Key Contributions and Methods
- Mapping SNNs to RNNs: The authors demonstrate a formal equivalence between SNNs and Recurrent Neural Networks (RNNs) by mapping the leaky integrate-and-fire (LIF) neuron model to an RNN with binary activation functions. This mapping is crucial as it allows the application of existing RNN training methods to SNNs, providing a conceptual framework for the rest of the paper.
- Challenges in Training SNNs: The paper identifies two major challenges in training SNNs:
- The non-differentiable nature of the spiking function, which hinders the computation of gradients required for optimization.
- The computational and memory constraints associated with backpropagation through time (BPTT) and other gradient-based methods.

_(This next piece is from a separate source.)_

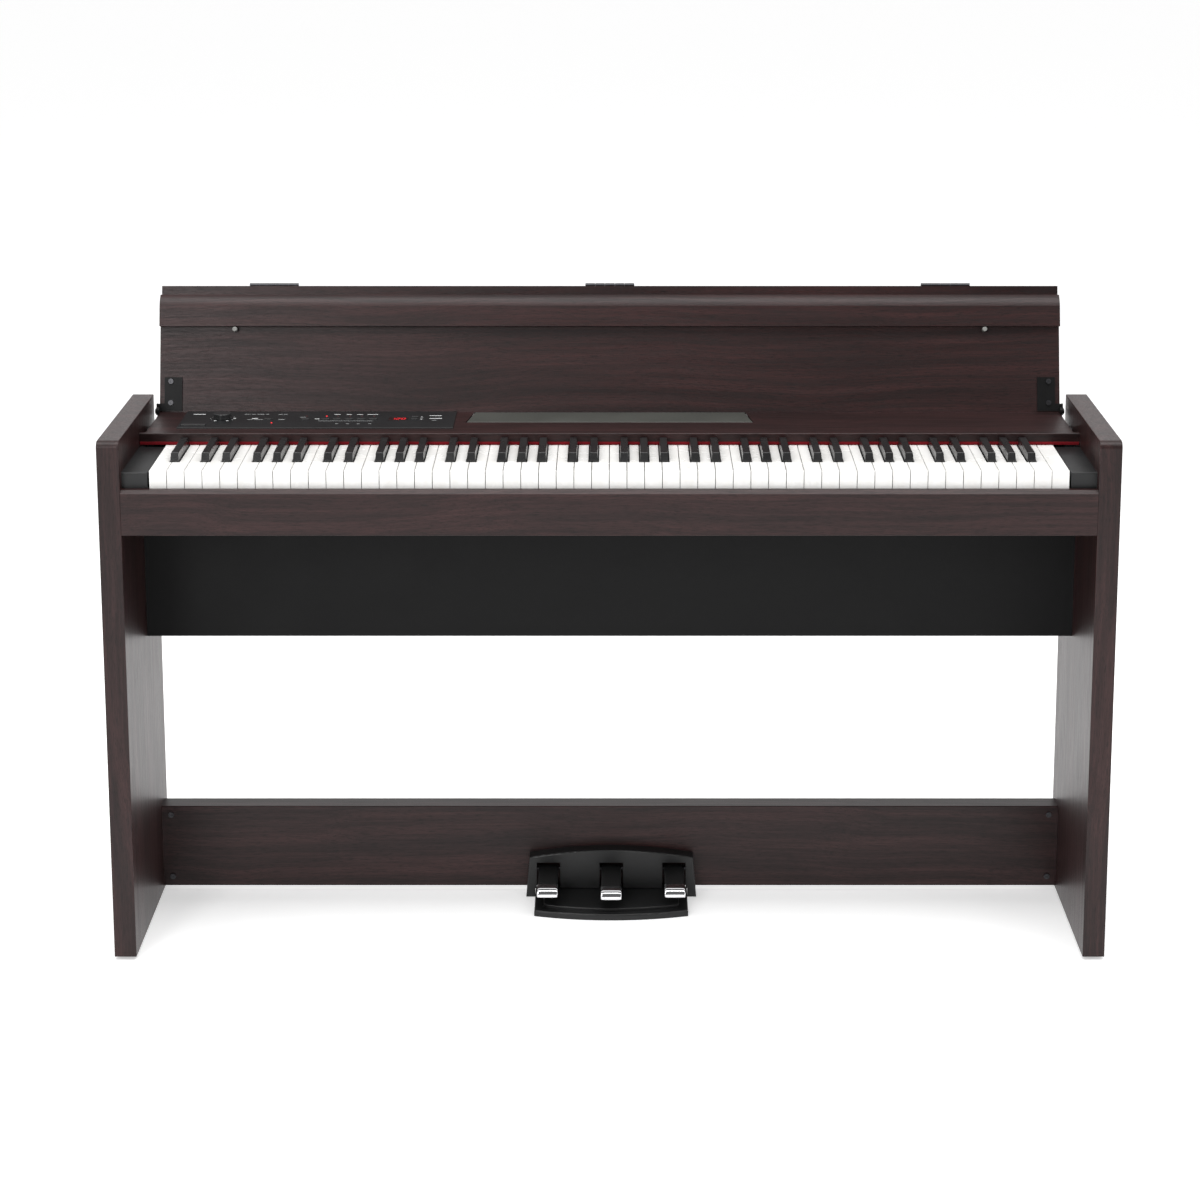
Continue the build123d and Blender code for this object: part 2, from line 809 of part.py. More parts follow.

- Surrogate Gradient Methods: The core contribution of the paper is the introduction and detailed discussion of SG methods. These methods involve replacing the non-differentiable spiking function with a smooth, differentiable surrogate function during backpropagation. This approach facilitates the use of gradient-based optimization algorithms while retaining the spiking dynamics of the network.
- Smoothed Approaches vs. SG Methods: The paper contrasts SG methods with smoothed approaches that alter the neuron model itself to ensure differentiability. SG methods are preferred as they do not change the underlying model but provide a continuous relaxation of the gradient for optimization purposes.
- Applications and Algorithms: The paper reviews various applications of SG methods, including:
- Feedback Alignment (FA) and Direct Feedback Alignment (DFA): These methods approximate gradient backpropagation by using random matrices for error propagation, making the algorithm more local and efficient.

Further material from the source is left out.